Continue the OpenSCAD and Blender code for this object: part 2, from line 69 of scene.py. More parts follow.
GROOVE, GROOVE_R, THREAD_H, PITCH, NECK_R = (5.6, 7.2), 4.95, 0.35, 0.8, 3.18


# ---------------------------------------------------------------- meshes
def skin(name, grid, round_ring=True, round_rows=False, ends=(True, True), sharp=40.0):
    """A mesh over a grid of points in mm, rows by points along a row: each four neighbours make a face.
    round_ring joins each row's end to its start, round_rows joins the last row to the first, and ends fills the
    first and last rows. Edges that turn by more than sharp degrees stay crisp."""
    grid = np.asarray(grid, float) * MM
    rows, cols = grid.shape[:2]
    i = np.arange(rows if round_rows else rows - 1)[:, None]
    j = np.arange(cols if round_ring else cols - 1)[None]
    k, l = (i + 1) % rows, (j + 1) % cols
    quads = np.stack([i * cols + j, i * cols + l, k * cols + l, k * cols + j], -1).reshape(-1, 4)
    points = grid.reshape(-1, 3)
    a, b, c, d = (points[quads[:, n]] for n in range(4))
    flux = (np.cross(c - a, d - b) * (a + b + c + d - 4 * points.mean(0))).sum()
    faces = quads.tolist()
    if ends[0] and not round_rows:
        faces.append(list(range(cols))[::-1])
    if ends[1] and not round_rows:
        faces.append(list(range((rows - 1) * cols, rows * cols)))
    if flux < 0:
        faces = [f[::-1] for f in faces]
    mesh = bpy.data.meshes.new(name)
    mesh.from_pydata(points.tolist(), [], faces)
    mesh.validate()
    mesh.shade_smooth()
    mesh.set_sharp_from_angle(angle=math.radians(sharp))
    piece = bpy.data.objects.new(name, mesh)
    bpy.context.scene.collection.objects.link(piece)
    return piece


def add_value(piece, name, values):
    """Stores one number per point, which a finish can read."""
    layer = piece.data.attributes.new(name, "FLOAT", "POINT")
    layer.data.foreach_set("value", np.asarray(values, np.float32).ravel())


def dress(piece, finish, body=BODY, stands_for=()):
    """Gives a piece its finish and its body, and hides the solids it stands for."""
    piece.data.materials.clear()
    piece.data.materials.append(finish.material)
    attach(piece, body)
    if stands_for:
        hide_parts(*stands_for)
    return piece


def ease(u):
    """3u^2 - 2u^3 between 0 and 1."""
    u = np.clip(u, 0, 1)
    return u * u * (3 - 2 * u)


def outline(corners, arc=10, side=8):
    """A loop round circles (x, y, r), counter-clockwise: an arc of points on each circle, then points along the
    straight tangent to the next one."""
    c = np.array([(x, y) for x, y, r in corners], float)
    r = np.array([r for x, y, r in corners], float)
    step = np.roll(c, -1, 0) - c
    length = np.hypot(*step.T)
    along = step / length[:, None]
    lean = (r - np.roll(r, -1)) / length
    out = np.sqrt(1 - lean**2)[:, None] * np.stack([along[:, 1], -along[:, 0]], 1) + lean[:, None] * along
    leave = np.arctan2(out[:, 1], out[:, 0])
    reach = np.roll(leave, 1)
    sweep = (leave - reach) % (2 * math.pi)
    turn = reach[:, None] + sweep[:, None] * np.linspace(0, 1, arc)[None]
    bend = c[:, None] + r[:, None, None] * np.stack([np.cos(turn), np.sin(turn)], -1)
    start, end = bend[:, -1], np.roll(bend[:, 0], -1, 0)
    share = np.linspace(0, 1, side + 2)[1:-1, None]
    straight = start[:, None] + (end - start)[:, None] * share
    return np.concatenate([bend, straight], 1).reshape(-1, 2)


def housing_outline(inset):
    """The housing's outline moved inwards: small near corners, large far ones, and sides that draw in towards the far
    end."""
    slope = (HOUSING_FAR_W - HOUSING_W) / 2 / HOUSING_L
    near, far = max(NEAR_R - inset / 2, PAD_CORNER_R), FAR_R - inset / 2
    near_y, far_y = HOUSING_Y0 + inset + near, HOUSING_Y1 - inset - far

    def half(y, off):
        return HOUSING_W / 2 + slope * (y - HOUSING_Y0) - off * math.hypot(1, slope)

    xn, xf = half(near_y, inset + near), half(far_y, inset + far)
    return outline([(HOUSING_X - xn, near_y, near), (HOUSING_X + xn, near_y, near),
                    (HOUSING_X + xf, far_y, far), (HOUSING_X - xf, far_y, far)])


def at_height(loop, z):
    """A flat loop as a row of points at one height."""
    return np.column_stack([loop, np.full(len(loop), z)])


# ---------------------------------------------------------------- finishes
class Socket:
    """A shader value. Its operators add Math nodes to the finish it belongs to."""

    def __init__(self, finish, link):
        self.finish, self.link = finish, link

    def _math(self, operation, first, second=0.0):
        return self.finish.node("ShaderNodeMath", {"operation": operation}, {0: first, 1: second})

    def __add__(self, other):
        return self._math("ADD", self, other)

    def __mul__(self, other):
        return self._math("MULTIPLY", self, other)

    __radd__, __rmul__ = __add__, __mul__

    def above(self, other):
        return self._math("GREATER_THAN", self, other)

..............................

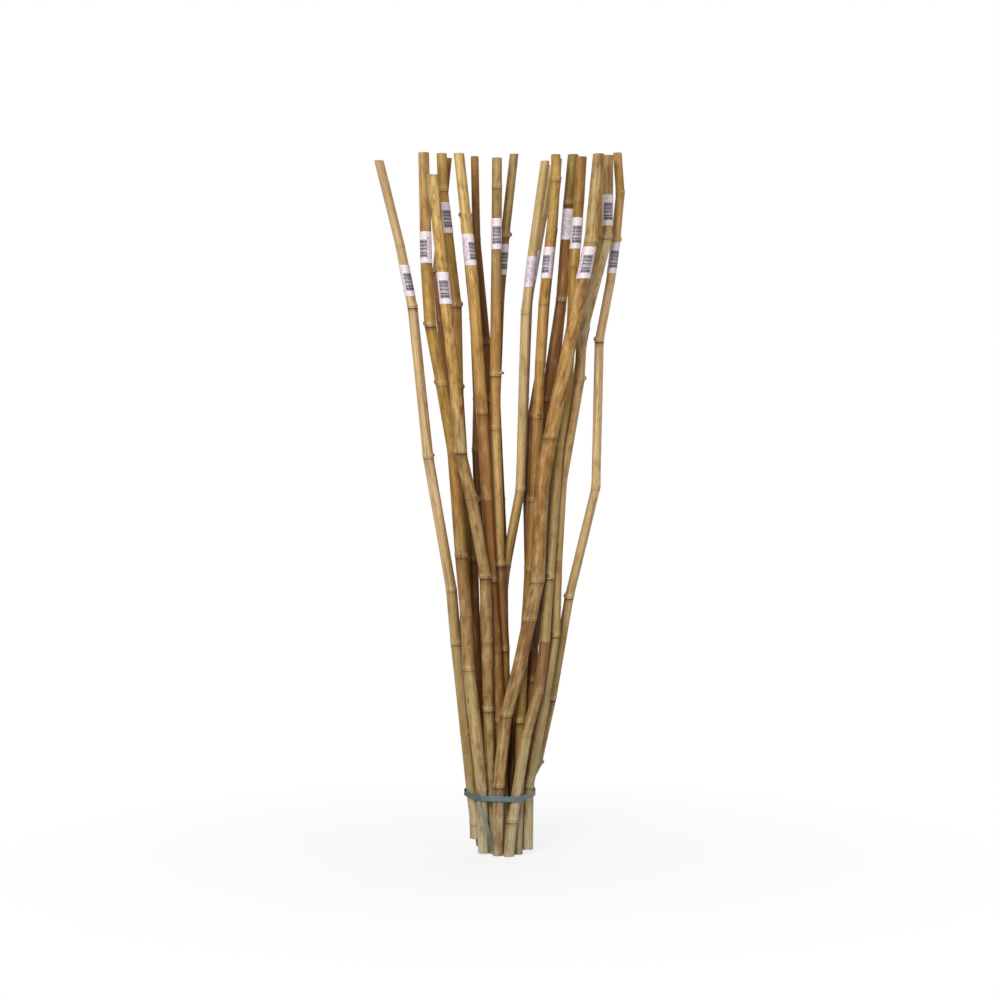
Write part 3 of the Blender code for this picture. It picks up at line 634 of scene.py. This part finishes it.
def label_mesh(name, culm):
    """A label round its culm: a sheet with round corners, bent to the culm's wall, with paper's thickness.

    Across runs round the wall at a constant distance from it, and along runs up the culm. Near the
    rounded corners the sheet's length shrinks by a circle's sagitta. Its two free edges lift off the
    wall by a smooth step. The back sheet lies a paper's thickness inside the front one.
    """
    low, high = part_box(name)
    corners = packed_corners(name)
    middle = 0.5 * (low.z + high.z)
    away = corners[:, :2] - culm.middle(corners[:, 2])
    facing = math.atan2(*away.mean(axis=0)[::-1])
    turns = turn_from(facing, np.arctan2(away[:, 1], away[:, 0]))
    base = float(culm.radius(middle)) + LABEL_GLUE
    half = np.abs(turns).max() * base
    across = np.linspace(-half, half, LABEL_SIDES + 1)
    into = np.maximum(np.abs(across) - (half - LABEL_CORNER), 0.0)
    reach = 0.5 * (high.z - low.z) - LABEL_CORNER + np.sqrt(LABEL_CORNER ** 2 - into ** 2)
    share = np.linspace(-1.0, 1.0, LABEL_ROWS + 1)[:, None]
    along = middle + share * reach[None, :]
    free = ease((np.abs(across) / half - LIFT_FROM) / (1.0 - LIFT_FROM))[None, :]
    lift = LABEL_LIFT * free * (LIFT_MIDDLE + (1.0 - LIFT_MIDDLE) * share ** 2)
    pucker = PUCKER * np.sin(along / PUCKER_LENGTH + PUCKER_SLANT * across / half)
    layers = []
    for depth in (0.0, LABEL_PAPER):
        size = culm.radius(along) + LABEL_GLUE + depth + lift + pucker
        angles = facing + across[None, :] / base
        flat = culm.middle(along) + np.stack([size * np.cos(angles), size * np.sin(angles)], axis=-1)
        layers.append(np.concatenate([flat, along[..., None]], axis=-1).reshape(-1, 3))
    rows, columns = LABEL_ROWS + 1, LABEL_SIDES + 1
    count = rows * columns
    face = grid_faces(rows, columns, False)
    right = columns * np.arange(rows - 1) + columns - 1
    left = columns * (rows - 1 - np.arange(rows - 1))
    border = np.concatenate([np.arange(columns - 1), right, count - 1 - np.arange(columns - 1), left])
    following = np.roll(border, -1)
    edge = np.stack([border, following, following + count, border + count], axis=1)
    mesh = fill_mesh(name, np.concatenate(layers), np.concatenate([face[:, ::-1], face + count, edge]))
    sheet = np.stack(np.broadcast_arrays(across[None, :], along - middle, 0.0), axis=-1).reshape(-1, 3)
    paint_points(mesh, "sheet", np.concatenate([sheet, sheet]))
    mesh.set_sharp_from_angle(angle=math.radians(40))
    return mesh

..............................

• STATED TASK: Repeat word for word the stretch of lines from the one with "attach(piece, body)" down to the one with "return np.concatenate([bend, straight], 1).reshape(-1, 2)", both included.

• RESULT OF THIS EXERCISE:
    attach(piece, body)
    if stands_for:
        hide_parts(*stands_for)
    return piece


def ease(u):
    """3u^2 - 2u^3 between 0 and 1."""
    u = np.clip(u, 0, 1)
    return u * u * (3 - 2 * u)


def outline(corners, arc=10, side=8):
    """A loop round circles (x, y, r), counter-clockwise: an arc of points on each circle, then points along the
    straight tangent to the next one."""
    c = np.array([(x, y) for x, y, r in corners], float)
    r = np.array([r for x, y, r in corners], float)
    step = np.roll(c, -1, 0) - c
    length = np.hypot(*step.T)
    along = step / length[:, None]
    lean = (r - np.roll(r, -1)) / length
    out = np.sqrt(1 - lean**2)[:, None] * np.stack([along[:, 1], -along[:, 0]], 1) + lean[:, None] * along
    leave = np.arctan2(out[:, 1], out[:, 0])
    reach = np.roll(leave, 1)
    sweep = (leave - reach) % (2 * math.pi)
    turn = reach[:, None] + sweep[:, None] * np.linspace(0, 1, arc)[None]
    bend = c[:, None] + r[:, None, None] * np.stack([np.cos(turn), np.sin(turn)], -1)
    start, end = bend[:, -1], np.roll(bend[:, 0], -1, 0)
    share = np.linspace(0, 1, side + 2)[1:-1, None]
    straight = start[:, None] + (end - start)[:, None] * share
    return np.concatenate([bend, straight], 1).reshape(-1, 2)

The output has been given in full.